» Given exercise:
Search the material for the word "scene" and report each line where it turns up.

» Data lines:
— Begin —

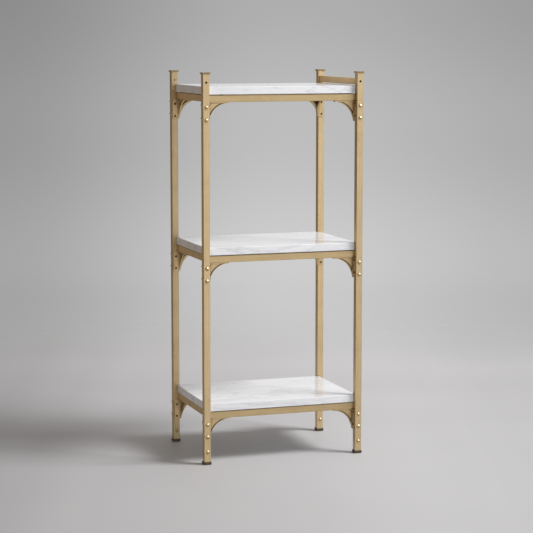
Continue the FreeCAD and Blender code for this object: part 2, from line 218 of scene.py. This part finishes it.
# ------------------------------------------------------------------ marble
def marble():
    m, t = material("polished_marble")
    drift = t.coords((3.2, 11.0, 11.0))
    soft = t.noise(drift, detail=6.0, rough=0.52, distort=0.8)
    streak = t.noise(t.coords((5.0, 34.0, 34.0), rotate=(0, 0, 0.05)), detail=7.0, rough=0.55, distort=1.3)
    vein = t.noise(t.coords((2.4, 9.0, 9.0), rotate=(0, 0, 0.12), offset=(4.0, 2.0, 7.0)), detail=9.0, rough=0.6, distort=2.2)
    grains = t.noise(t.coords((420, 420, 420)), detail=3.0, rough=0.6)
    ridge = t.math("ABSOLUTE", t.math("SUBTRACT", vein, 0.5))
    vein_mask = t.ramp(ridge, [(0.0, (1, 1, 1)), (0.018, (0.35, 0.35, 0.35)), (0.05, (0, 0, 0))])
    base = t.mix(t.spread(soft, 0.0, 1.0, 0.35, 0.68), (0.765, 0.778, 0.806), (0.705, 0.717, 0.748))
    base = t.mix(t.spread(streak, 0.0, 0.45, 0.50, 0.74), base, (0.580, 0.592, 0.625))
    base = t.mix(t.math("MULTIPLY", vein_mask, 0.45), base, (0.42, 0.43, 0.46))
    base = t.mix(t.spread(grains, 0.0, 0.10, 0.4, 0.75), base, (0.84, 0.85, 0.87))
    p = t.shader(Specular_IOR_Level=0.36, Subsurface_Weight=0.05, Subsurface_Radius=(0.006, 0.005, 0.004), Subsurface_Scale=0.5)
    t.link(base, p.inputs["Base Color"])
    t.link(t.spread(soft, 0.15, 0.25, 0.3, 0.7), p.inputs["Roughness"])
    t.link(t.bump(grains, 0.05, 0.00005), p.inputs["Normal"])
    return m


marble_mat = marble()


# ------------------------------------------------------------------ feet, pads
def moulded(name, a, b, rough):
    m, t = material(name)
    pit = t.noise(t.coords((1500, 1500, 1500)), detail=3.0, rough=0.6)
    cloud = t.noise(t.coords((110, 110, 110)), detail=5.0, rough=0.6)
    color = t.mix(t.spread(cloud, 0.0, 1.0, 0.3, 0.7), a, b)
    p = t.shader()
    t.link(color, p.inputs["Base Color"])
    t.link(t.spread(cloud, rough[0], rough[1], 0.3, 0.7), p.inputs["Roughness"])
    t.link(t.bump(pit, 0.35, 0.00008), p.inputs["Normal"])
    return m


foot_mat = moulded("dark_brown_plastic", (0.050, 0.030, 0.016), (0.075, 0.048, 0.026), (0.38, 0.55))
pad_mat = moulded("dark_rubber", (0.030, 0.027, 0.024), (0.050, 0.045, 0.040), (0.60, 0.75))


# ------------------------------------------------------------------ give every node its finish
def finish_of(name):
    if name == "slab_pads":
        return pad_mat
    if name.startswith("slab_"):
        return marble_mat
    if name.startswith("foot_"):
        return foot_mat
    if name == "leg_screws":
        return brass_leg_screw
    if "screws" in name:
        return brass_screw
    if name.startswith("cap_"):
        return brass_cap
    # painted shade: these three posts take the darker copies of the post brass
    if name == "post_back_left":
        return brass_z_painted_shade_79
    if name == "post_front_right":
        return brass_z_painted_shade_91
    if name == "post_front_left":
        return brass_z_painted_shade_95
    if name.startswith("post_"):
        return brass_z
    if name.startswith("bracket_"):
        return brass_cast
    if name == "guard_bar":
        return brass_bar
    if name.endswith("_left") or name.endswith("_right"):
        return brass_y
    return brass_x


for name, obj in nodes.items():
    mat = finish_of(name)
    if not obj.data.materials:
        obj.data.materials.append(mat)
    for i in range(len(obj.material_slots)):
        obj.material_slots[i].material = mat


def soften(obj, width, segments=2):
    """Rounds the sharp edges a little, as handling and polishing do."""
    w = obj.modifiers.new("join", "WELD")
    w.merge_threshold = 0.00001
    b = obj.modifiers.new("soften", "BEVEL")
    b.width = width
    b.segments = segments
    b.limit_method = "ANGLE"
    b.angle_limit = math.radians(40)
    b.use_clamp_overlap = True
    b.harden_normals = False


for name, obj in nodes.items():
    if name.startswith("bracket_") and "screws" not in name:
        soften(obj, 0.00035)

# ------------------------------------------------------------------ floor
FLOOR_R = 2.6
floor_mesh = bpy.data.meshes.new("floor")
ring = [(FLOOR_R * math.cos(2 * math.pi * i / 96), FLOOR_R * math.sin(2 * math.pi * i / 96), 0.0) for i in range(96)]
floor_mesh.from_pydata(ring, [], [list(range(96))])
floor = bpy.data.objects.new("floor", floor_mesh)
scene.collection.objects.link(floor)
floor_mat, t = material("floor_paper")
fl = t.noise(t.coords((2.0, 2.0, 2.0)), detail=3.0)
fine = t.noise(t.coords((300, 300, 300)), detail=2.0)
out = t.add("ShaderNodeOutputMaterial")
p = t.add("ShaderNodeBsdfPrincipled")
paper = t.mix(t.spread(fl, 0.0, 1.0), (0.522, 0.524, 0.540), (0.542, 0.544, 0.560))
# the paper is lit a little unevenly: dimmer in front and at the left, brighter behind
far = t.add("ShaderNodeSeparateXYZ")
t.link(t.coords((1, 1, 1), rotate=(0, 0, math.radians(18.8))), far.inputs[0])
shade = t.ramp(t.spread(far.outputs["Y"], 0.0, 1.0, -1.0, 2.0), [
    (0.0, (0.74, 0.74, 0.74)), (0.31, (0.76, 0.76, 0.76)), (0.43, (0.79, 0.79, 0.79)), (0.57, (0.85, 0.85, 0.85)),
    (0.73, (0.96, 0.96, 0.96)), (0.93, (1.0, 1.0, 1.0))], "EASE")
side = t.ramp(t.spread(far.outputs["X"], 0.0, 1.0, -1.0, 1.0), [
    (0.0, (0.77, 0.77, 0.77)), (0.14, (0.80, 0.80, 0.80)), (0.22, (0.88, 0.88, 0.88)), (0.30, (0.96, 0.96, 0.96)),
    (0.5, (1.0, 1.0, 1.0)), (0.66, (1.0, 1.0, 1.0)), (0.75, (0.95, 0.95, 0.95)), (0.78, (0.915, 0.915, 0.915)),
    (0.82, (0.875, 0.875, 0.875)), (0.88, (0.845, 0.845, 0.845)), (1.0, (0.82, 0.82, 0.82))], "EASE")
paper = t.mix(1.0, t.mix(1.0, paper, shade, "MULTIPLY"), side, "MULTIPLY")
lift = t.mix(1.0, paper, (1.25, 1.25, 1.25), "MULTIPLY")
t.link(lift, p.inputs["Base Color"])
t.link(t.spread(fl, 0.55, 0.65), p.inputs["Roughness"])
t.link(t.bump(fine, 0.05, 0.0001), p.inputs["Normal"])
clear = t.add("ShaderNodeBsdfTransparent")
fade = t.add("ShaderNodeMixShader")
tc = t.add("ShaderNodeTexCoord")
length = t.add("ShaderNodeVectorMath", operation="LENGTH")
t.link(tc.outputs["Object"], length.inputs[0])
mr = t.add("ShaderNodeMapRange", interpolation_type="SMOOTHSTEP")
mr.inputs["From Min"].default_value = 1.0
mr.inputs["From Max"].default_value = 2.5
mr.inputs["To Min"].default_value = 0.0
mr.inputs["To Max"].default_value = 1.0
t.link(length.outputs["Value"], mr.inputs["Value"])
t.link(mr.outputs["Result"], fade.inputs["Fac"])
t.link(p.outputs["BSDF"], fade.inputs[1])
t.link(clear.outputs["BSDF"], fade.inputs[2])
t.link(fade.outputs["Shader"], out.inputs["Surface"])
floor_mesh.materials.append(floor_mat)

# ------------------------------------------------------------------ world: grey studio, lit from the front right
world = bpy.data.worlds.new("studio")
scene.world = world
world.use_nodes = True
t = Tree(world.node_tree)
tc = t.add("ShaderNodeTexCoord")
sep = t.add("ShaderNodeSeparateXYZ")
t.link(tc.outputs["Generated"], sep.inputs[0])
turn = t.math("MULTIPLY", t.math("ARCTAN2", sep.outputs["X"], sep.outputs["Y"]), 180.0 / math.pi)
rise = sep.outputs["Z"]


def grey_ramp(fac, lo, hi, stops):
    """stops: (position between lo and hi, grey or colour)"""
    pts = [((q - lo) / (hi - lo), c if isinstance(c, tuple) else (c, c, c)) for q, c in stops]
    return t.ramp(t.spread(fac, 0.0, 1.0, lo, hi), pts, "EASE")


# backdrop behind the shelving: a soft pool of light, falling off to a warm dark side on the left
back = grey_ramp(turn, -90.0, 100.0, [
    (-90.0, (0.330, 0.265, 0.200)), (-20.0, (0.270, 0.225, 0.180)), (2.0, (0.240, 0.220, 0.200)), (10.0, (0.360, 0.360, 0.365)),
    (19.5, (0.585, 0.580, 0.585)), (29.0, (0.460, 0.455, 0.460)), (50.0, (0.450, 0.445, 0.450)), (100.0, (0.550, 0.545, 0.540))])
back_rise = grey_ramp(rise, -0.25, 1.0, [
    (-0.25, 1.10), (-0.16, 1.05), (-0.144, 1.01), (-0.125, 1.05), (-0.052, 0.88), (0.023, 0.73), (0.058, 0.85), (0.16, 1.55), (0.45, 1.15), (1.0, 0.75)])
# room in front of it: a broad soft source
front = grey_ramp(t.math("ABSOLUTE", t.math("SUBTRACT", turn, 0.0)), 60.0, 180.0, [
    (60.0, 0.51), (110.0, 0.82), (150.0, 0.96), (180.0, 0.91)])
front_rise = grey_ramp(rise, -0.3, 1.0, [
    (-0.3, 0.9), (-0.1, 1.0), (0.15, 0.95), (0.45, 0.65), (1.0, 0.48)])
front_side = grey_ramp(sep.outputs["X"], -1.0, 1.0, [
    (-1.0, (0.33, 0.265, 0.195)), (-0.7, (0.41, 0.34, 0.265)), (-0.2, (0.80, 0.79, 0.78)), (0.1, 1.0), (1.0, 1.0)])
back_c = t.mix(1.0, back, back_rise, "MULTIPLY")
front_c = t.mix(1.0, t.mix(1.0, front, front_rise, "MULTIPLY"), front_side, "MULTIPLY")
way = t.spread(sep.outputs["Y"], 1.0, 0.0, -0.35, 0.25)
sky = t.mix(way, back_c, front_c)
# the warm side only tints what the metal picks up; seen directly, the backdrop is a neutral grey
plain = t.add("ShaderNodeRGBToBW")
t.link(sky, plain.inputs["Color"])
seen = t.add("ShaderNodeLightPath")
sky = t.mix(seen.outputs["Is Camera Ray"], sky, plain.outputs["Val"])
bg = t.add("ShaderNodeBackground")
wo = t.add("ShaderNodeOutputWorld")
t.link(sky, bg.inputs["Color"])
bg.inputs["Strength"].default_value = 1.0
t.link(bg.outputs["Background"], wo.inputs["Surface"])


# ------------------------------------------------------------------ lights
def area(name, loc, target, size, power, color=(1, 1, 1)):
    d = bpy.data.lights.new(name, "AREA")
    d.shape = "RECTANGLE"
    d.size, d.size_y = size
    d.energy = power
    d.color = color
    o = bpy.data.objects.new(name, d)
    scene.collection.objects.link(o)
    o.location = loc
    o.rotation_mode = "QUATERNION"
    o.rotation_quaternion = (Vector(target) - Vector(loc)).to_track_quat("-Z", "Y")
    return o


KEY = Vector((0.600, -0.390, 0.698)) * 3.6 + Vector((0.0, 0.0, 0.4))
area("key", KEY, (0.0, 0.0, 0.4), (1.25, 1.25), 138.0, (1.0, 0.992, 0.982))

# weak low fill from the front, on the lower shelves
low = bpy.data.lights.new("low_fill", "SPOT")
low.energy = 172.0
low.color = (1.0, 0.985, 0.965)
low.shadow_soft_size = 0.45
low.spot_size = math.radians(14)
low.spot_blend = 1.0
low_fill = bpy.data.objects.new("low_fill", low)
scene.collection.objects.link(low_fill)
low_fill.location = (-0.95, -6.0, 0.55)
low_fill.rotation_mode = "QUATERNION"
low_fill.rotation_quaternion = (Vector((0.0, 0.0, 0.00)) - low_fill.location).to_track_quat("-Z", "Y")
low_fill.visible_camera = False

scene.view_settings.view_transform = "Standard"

— End —

» Problem solution:
Continue the FreeCAD and Blender code for this object: part 2, from line 218 of scene.py. This part finishes it.
scene.collection.objects.link(floor)
scene.world = world
    scene.collection.objects.link(o)
scene.collection.objects.link(low_fill)
scene.view_settings.view_transform = "Standard"